Differentiation does not require rewriting lessons. Instead, teachers can use the teacher guide’s scaffolded questions, sentence stems, chunked text, or worked examples for students who need support, and ask other students to synthesize ideas, justify their reasoning, or work more independently.

 

By studying the teacher guide closely, teachers can decide where to add support, where to remove it, and where to extend learning to ensure that all students engage meaningfully with the same essential content.


3. Leverage Instructional Routines to Provide Consistent Support


Teacher guides often include embedded routines, such as annotation protocols, discussion structures, and guided questions. These routines function as built-in scaffolds and help students access grade-level content. 


Research from the RAND Corporation emphasizes that teachers likely need considerable supports to use curricula in ways that improve student learning.” Instructional routines provide those supports by offering consistent structures for complex tasks. For example, discussion routines frequently include sentence stems for students who need structure, while allowing others to extend their thinking independently. 


Over time, these routines reduce cognitive load, build independence, and support consistent access to rigorous content, making them a practical tool for scaffolding and differentiation.


4. Use Teacher Notes to Anticipate and Address Student Needs


Teacher notes, often included in callouts or lesson margins, help educators study and internalize a lesson before teaching it. This preparation allows teachers to anticipate possible points of confusion, plan targeted prompts, and prepare scaffolds in advance. 


Research on the use of curriculum materials in lesson planning supports this approach. In “Secondary Teacher Candidates’ Lesson Planning Learning,” Santoyo and Zhang explain that, Educative supports help teachers adapt their lesson plans to student needs by applying principles that relate to prior knowledge.” When used effectively, teacher notes make scaffolding more intentional by helping teachers plan where students may need clarification, modeling, or additional structure.


These notes can guide teachers to:

  • Pre-teach key vocabulary 

  • Plan strategic questions 

  • Identify where modeling or examples are needed 


When used intentionally, teacher notes turn the guide into a powerful planning tool that supports proactive scaffolding while maintaining rigor.


5. Use Formative Checks Embedded in the Guide to Drive Differentiation


Teacher guides often include checks for understanding, such as quick writes, discussion prompts, exit tickets, and short response tasks. These provide real-time insight into student thinking while the lesson is still in progress. 

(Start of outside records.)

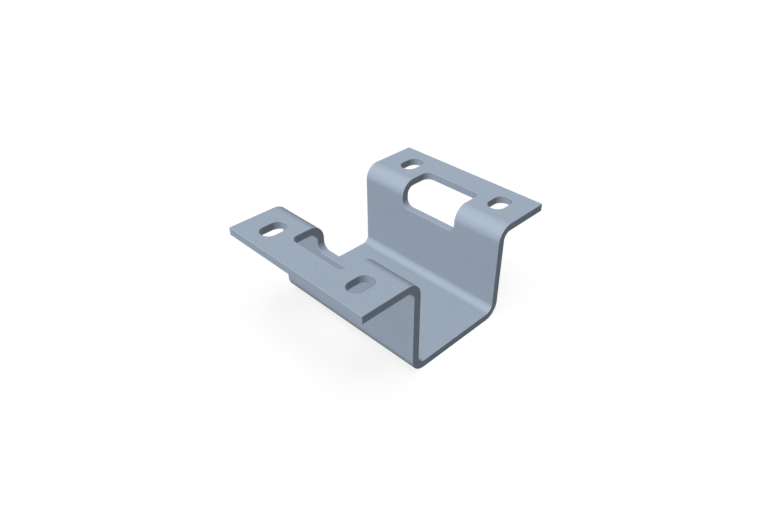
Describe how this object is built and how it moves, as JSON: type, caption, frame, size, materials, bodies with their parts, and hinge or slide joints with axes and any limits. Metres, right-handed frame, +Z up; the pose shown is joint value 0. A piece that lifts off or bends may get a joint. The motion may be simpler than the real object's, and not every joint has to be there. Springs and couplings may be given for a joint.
{
  "type": "bracket clamp",
  "caption": "Folded sheet-steel clamp bracket: an open channel that holds a bar, with a slotted bolting flange and a rounded window on each side.",
  "frame": {"origin": "middle of the underside of the base, in the plane that the bracket stands on", "axes": "+X across the folds from flange to flange, +Y along the folds, +Z up, the way the channel opens"},
  "size_m": [0.09, 0.0672, 0.039],
  "materials": {
    "painted_steel": "satin blue-grey powder coat"
  },
  "bodies": {
    "root": {"clamp_bracket": "painted_steel"}
  },
  "joints": []
}
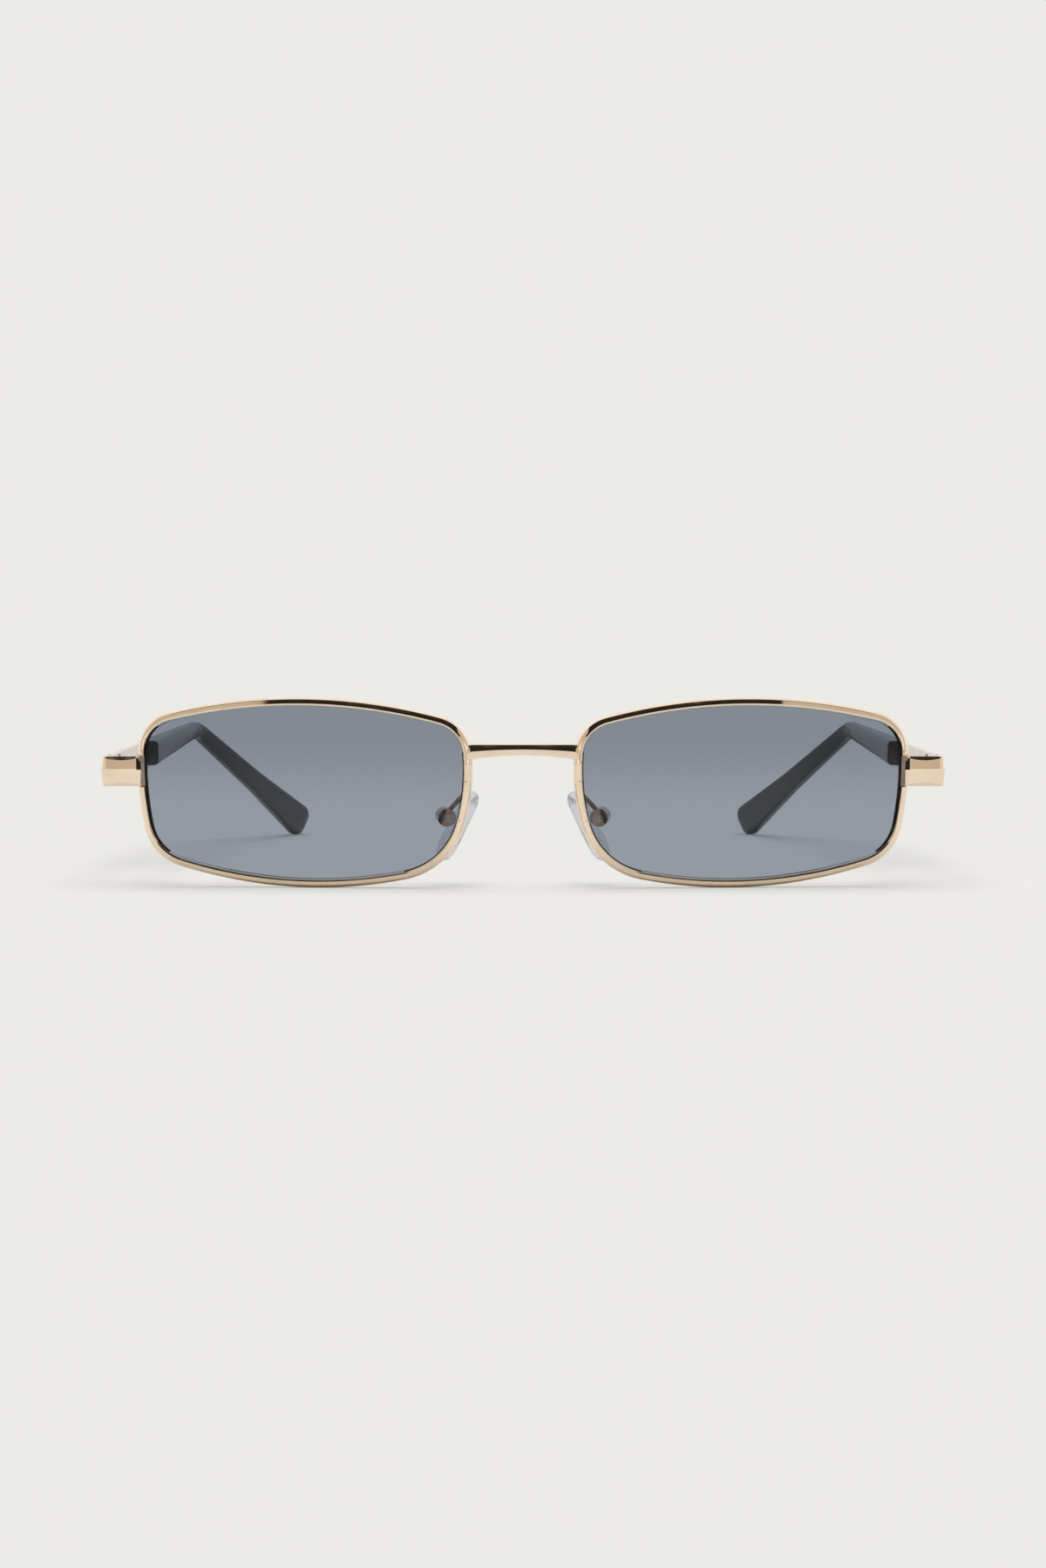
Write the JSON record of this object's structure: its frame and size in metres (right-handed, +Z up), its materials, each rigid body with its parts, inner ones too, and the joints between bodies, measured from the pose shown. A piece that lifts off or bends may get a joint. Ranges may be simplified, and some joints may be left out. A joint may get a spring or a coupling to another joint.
{
  "type": "sunglasses",
  "caption": "Narrow rectangular sunglasses with thin gold metal rims, grey lenses, clear nose pads and folding temples with black plastic tips.",
  "frame": {"origin": "middle of the footprint, on the surface that the rims and the temple tips rest on", "axes": "+X towards the wearer's left, +Y back along the temples, +Z up"},
  "size_m": [0.1416, 0.1346, 0.0319],
  "materials": {
    "gold_plate": "polished",
    "screw_steel": "polished",
    "grey_lens": "clear tinted",
    "clear_pad": "clear",
    "black_sleeve": "satin"
  },
  "bodies": {
    "front": {"bridge": "gold_plate", "right_rim": "gold_plate", "right_lens": "grey_lens", "right_endpiece": "gold_plate", "right_closing_block_upper": "gold_plate", "right_closing_block_lower": "gold_plate", "right_rim_screw": "screw_steel", "right_front_hinge": "gold_plate", "right_hinge_screw": "screw_steel", "right_pad_box": "gold_plate", "right_pad_screw": "screw_steel", "right_pad_arm": "gold_plate", "left_rim": "gold_plate", "left_lens": "grey_lens", "left_endpiece": "gold_plate", "left_closing_block_upper": "gold_plate", "left_closing_block_lower": "gold_plate", "left_rim_screw": "screw_steel", "left_front_hinge": "gold_plate", "left_hinge_screw": "screw_steel", "left_pad_box": "gold_plate", "left_pad_screw": "screw_steel", "left_pad_arm": "gold_plate"},
    "right_temple": {"right_temple_arm": "gold_plate", "right_temple_sleeve": "black_sleeve", "right_temple_hinge": "gold_plate"},
    "left_temple": {"left_temple_arm": "gold_plate", "left_temple_sleeve": "black_sleeve", "left_temple_hinge": "gold_plate"},
    "right_pad": {"right_nose_pad": "clear_pad"},
    "left_pad": {"left_nose_pad": "clear_pad"}
  },
  "joints": [
    {"name": "right_temple_fold", "type": "hinge", "parent": "front", "child": "right_temple", "pos_m": [-0.06844, -0.05605, 0.01942], "axis": [0, 0, -1], "range_deg": [0, 71]},
    {"name": "left_temple_fold", "type": "hinge", "parent": "front", "child": "left_temple", "pos_m": [0.06844, -0.05605, 0.01942], "axis": [0, 0, 1], "range_deg": [0, 80]},
    {"name": "right_pad_rock", "type": "hinge", "parent": "front", "child": "right_pad", "pos_m": [-0.01301, -0.05905, 0.01163], "axis": [-0.2306, 0.9659, 0.1175], "range_deg": [-8, 8]},
    {"name": "left_pad_rock", "type": "hinge", "parent": "front", "child": "left_pad", "pos_m": [0.01301, -0.05905, 0.01163], "axis": [-0.2306, -0.9659, -0.1175], "range_deg": [-8, 8]}
  ]
}
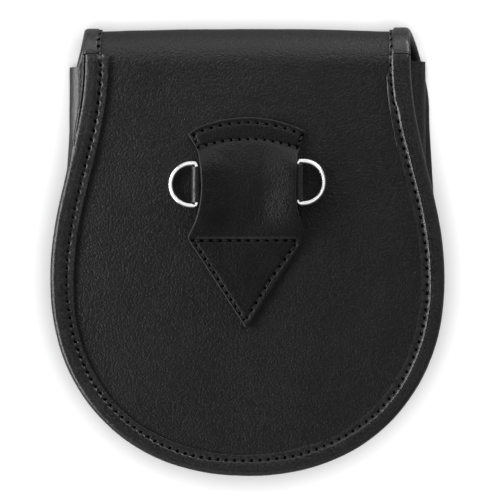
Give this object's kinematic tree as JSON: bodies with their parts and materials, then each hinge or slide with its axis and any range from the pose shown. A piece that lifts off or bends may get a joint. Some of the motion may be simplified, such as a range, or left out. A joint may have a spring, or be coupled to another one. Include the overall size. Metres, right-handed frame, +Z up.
{
  "type": "sporran pouch",
  "caption": "Leather sporran pouch lying on its flap: bound round edges, bellows gusset, rolled top fold, waisted belt loop and hinged D-rings on the back.",
  "frame": {"origin": "middle of the pouch on the surface it lies on, under the flap", "axes": "+Z up out of the back panel, +Y to the rolled top fold, +X to the right as seen from behind"},
  "size_m": [0.1658, 0.1895, 0.0425],
  "materials": {
    "panel_leather": "smooth black, fine grain",
    "edging_leather": "smooth black, slightly glossy",
    "nickel": "bright nickel plate"
  },
  "bodies": {
    "pouch": {"back_flap_leather": "panel_leather", "front_panel": "panel_leather", "gusset": "panel_leather", "back_binding": "edging_leather", "flap_binding": "edging_leather", "front_binding": "edging_leather", "belt_loop": "panel_leather", "ring_tab": "edging_leather", "closure_stud": "nickel"},
    "left_ring": {"ring_left": "nickel"},
    "right_ring": {"ring_right": "nickel"}
  },
  "joints": [
    {"name": "left_ring_swing", "type": "hinge", "parent": "pouch", "child": "left_ring", "pos_m": [-0.021, 0.02765, 0.03735], "axis": [0, 1, 0], "range_deg": [0, 60]},
    {"name": "right_ring_swing", "type": "hinge", "parent": "pouch", "child": "right_ring", "pos_m": [0.021, 0.02865, 0.03734], "axis": [0, -1, 0], "range_deg": [0, 60]}
  ]
}
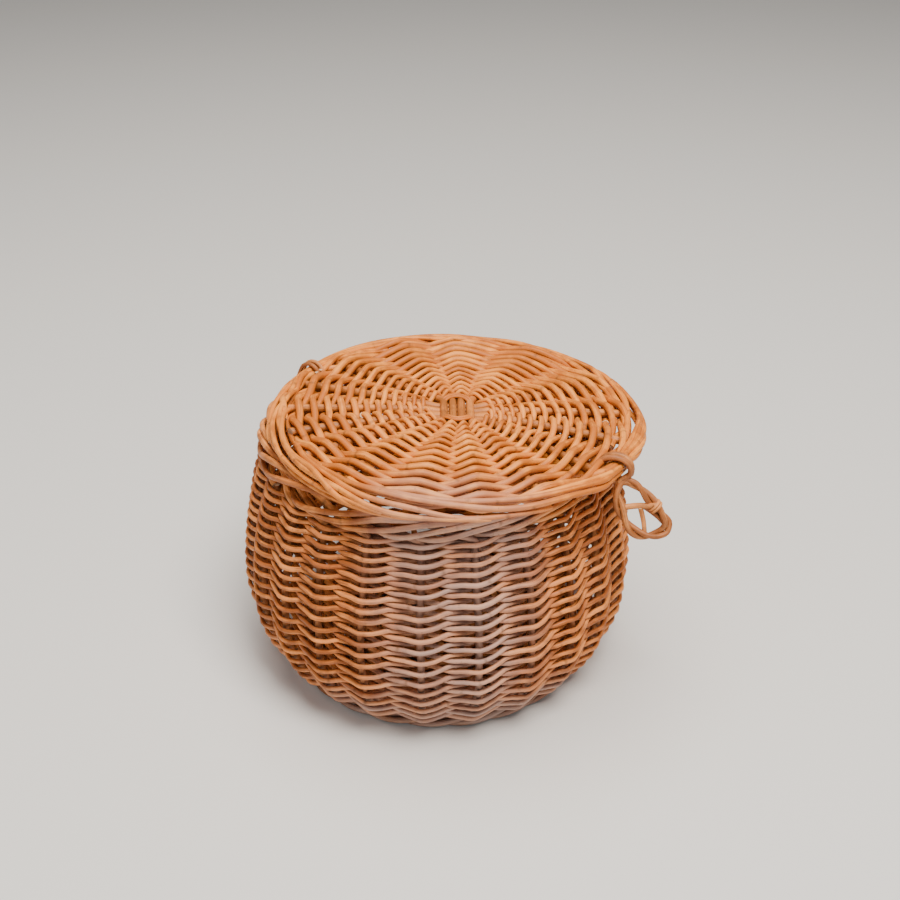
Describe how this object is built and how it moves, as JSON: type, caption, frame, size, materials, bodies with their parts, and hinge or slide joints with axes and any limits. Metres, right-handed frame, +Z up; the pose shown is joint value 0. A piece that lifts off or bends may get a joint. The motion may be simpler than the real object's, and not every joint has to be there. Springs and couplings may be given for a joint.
{
  "type": "lidded wicker basket",
  "caption": "Round bellied willow basket with a flat woven lid that hinges on loops at the back and a looped clasp at the front.",
  "frame": {"origin": "centre of the round foot, on the plane that the basket stands on", "axes": "+Z up along the basket's axis; the clasp is at the right of the front (-Y is the front, +X is right) and the lid's hinge is opposite it at the left of the back"},
  "size_m": [0.3077, 0.3, 0.214],
  "materials": {
    "stake_willow": "smooth buff willow, satin",
    "siding_willow": "smooth buff willow, satin with a cool bloom where it is worn",
    "body_border_willow": "smooth buff willow, satin",
    "base_stick_willow": "smooth buff willow, matt",
    "base_willow": "smooth buff willow, matt",
    "lid_stick_willow": "smooth buff willow, satin",
    "lid_willow": "smooth buff willow, satin",
    "lid_border_willow": "smooth buff willow, satin",
    "tie_willow": "thin twisted willow, satin"
  },
  "bodies": {
    "basket": {"base_binding": "base_willow", "base_sticks_crosswise": "base_stick_willow", "base_sticks_lengthwise": "base_stick_willow", "base_weave": "base_willow", "body_border": "body_border_willow", "foot_wale": "base_willow", "hinge_loop_left": "tie_willow", "hinge_loop_right": "tie_willow", "siding_row_01": "siding_willow", "siding_row_02": "siding_willow", "siding_row_03": "siding_willow", "siding_row_04": "siding_willow", "siding_row_05": "siding_willow", "siding_row_06": "siding_willow", "siding_row_07": "siding_willow", "siding_row_08": "siding_willow", "siding_row_09": "siding_willow", "siding_row_10": "siding_willow", "siding_row_11": "siding_willow", "siding_row_12": "siding_willow", "siding_row_13": "siding_willow", "siding_row_14": "siding_willow", "siding_row_15": "siding_willow", "siding_row_16": "siding_willow", "siding_row_17": "siding_willow", "siding_row_18": "siding_willow", "siding_row_19": "siding_willow", "stake_01": "stake_willow", "stake_02": "stake_willow", "stake_03": "stake_willow", "stake_04": "stake_willow", "stake_05": "stake_willow", "stake_06": "stake_willow", "stake_07": "stake_willow", "stake_08": "stake_willow", "stake_09": "stake_willow", "stake_10": "stake_willow", "stake_11": "stake_willow", "stake_12": "stake_willow", "stake_13": "stake_willow", "stake_14": "stake_willow", "stake_15": "stake_willow", "stake_16": "stake_willow", "stake_17": "stake_willow", "stake_18": "stake_willow", "stake_19": "stake_willow", "stake_20": "stake_willow", "stake_21": "stake_willow", "stake_22": "stake_willow", "stake_23": "stake_willow", "stake_24": "stake_willow"},
    "lid": {"lid_sticks_fore_and_aft": "lid_stick_willow", "lid_sticks_across": "lid_stick_willow", "lid_binding": "lid_willow", "lid_weave_inner": "lid_willow", "lid_weave_outer": "lid_willow", "lid_border": "lid_border_willow"},
    "clasp": {"clasp_loop": "tie_willow"}
  },
  "joints": [
    {"name": "lid_hinge", "type": "hinge", "parent": "basket", "child": "lid", "pos_m": [-0.09701, 0.05945, 0.20395], "axis": [-0.5063, -0.8613, 0.0432], "range_deg": [0, 110]},
    {"name": "clasp_swing", "type": "hinge", "parent": "lid", "child": "clasp", "pos_m": [0.12403, -0.07727, 0.20029], "axis": [-0.5446, -0.8387, 0], "range_deg": [-25, 90]}
  ]
}
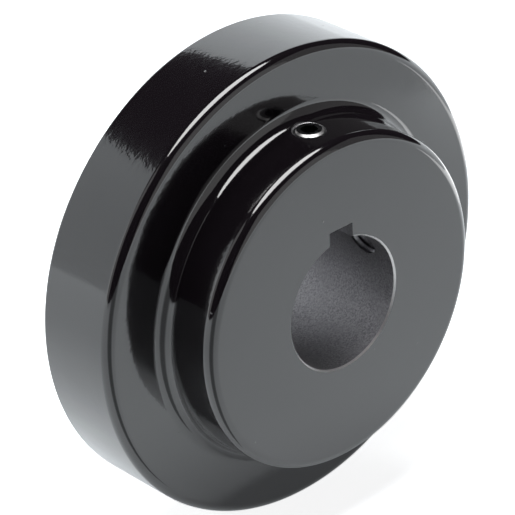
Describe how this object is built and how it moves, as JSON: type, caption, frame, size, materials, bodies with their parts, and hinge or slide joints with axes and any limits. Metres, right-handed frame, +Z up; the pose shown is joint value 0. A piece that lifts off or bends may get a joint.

Formative checks help teachers to:

  • Reteach or model as needed 

  • Adjust questioning 

  • Provide additional structure without changing the core task


As Douglas Fisher and Nancy Frey explain in Checking for Understanding, “checking for understanding is an important link between feed-up and the feedback students receive as well as the future lessons teachers plan” (p. 7). This connection is what makes formative checks a practical tool for differentiation. 


By using student responses to guide next steps, teachers can differentiate instruction while keeping all students focused on the same objective.


Final Thoughts


Teacher guides are more than instructional supports; they are built-in systems for scaffolding and differentiation. When used strategically, they help teachers maintain rigor while meeting diverse student needs.